Exclusive: OCBC’s 20-year data & AI innovation journey
When it comes to data, OCBC is playing the long game.
Donald MacDonald, Head of the Group Data Office at OCBC, has spent years steering the bank's approach to advanced analytics and artificial intelligence. His team sits at the heart of the financial services group, which includes Great Eastern insurance, OCBC Securities and Bank of Singapore, as well as operations across Singapore, Malaysia, Hong Kong, China and Indonesia.
"The Group Data Office is the centre of excellence for advanced analytics and AI across OCBC Group," he said. "I own the data asset, the data platform, and the data strategy, but most of my time is spent on value creation - how we use that data to drive revenues, improve productivity or reduce risk."
Foundation
For MacDonald, the key to scaling AI has been years of investment in infrastructure. "What's holding most companies back is that they haven't invested in the data," he explained. "At OCBC, we spent the last 20 years doing that. Our data is well sorted. It's then just saying, how are we going to apply it to drive the most value?"
This long-term strategy underpins how his team decides which projects to pursue. "There are thousands of potential use cases for AI in a bank, so it's about being selective," he said. "We look at expected return, cost savings, effort required, reusability, and whether it's an ethical use of data."
Compliance and risk teams play a dual role. "They're both a customer and an oversight function," he explained. "We follow their policies when building models, but we also provide services for them, from anti-money laundering to fraud detection."
Cloudera at the core
A central part of OCBC's journey has been its decade-long partnership with Cloudera. "In 2015 we realised traditional data warehouses were too costly and slow for our ambitions," MacDonald said. "Cloudera and Hadoop let us bring in unstructured data at a fraction of the time and cost."
He estimates that integrating data through Cloudera is "about 10% of the cost" compared with older systems. "In our first ten years we brought in 50 systems. In the last ten years, we brought in more than 300," he added. Today, both OCBC's data and machine learning sit on Cloudera.
The benefits go beyond cost. "Setting up Cloudera infrastructure used to take four months. Now it can be done in one hour," he said.
On-premise over cloud
Despite the rise of cloud services, OCBC keeps most of its sensitive data and AI workloads on-premise. "We have 30 plus Gen AI applications running in production today," MacDonald explained. "A lot of those use very sensitive information, and we don't want that going outside our firewall."
Security is one reason, but cost is another. "For one contact centre use case, if we'd run it in the public cloud it would have cost us $3 million in API calls," he said. "We have 30 such use cases. On-premise GPUs and open-source large language models make it far more affordable."

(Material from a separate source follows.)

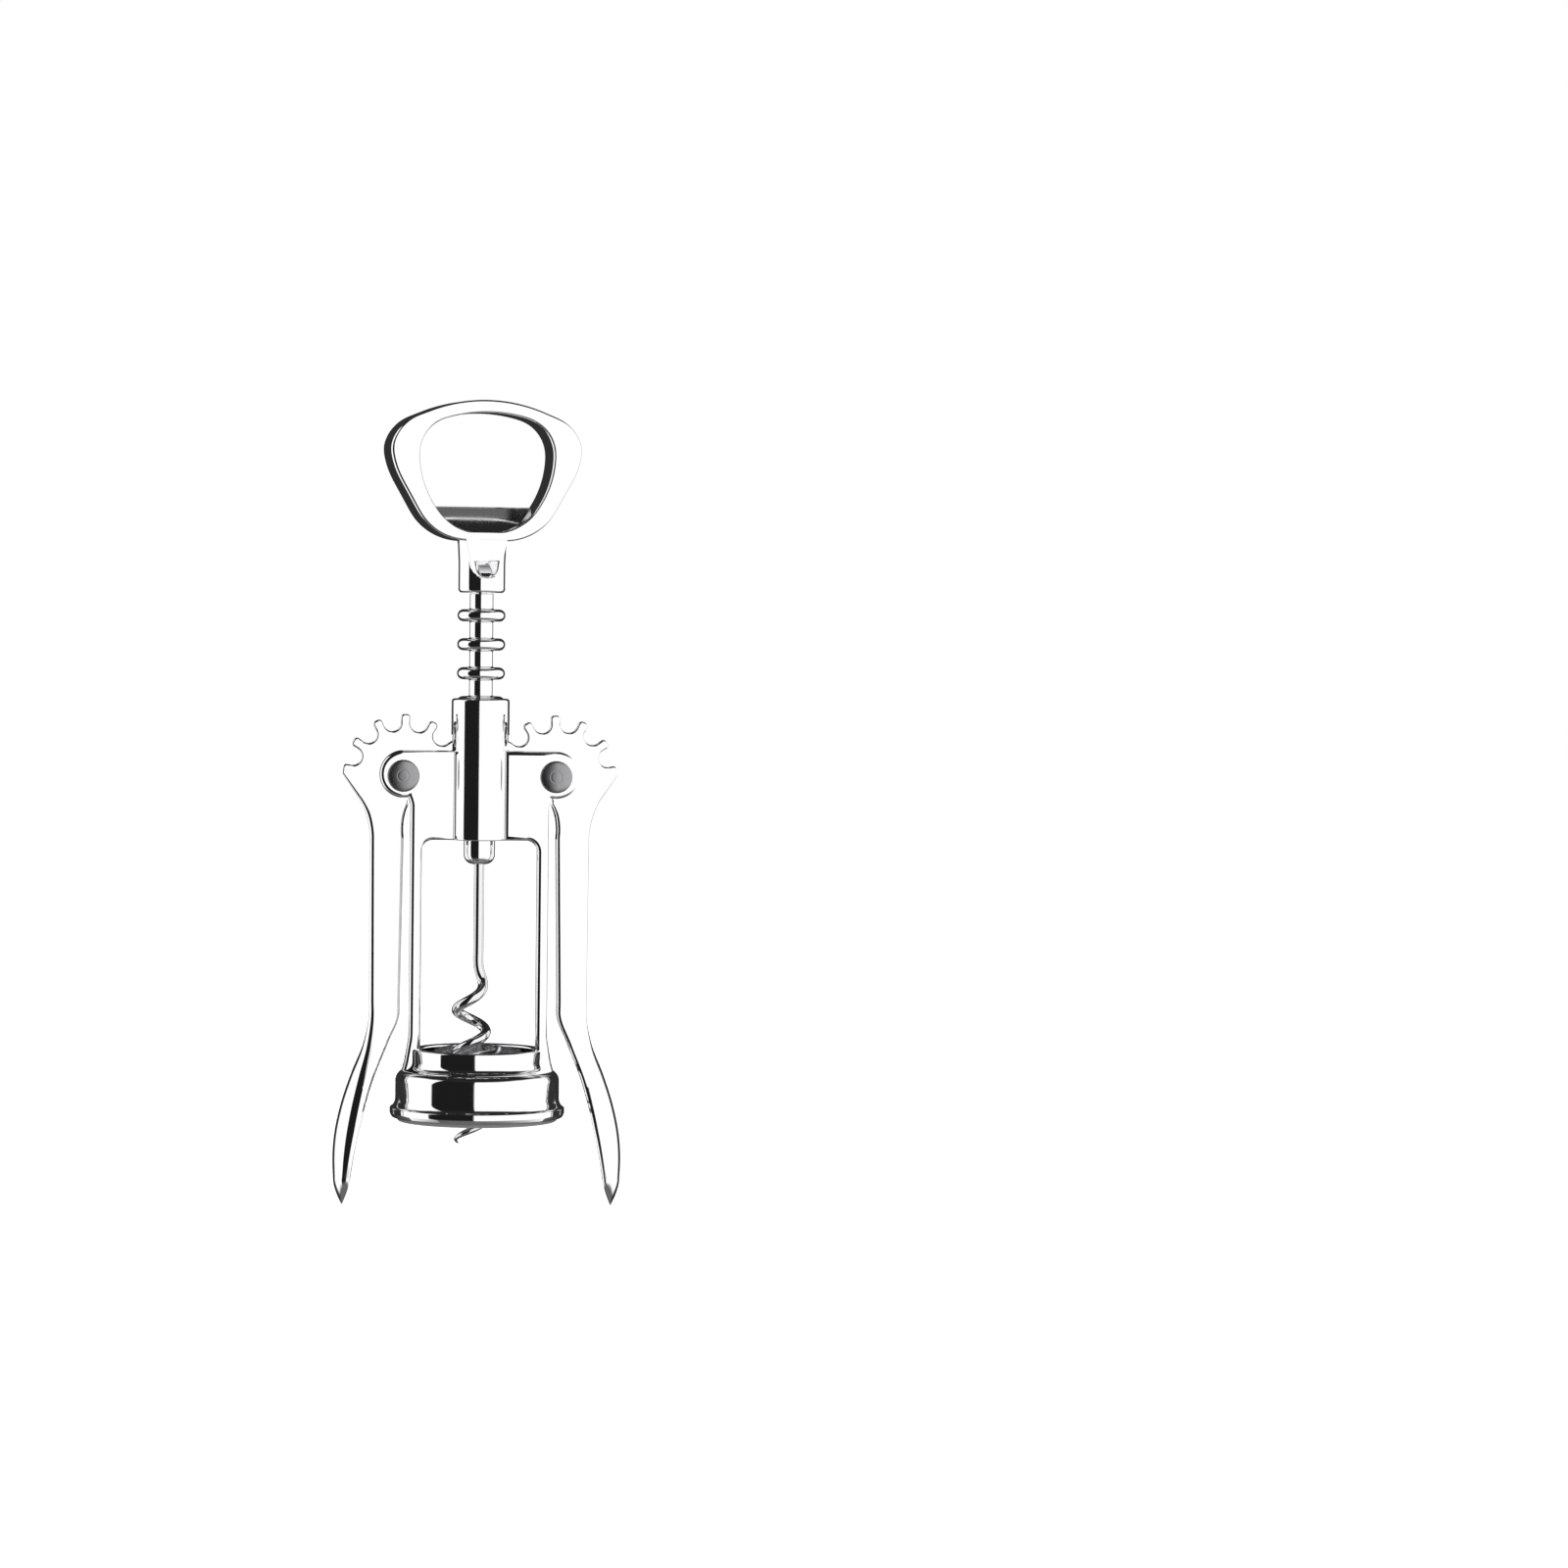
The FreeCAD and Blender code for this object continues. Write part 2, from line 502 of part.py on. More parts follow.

Innovation also plays a part. "Cloud giants release something, but within two to three months the open-source community catches up. For us, the models are good enough."
Real-time and responsible AI
Only 20 of OCBC's 350 systems run in real time, reserved for cases where milliseconds matter. "Not every use case needs to be in real time," MacDonald explained. "But for things like scam detection, we process payment transactions in less than 15 milliseconds. If we identify a likely scam, we can stop the money before it leaves the account."
The bank's AI strategy extends to generative tools, designed for both universal use and specific roles. Staff have access to OCBC GPT for content, Buddy as a knowledge assistant, and Document AI for translation and summaries. Copilots are tailored to teams, such as Wingman for coding and Holmes for sales, which processes 200,000 pages of research daily to provide talking points.
One of the most striking examples is in private banking. "Onboarding used to take 10 days and require 40 documents per customer," he said. "Now our agentic solution does it in less than an hour, while improving quality and standardisation."
From months to days
MacDonald admits implementation speed depends on complexity and integration needs, but thanks to two decades of groundwork, progress is rapid. "If we have the data, most use cases can be built in less than a month," he said. "That's very fast compared to 20 years ago when projects took months and everything was ad hoc."
The productivity gains are tangible. "For developer productivity we quote a 20% uplift," he said. "Writing code is only part of the job, but AI tools like Wingman make a clear difference."
OCBC's approach reflects a clear philosophy: build the foundation, centralise where possible, and apply AI responsibly to drive value. For MacDonald, the lessons are simple but hard-earned. "What we can do today compared to ten years ago is not comparable," he said. "It's a different world."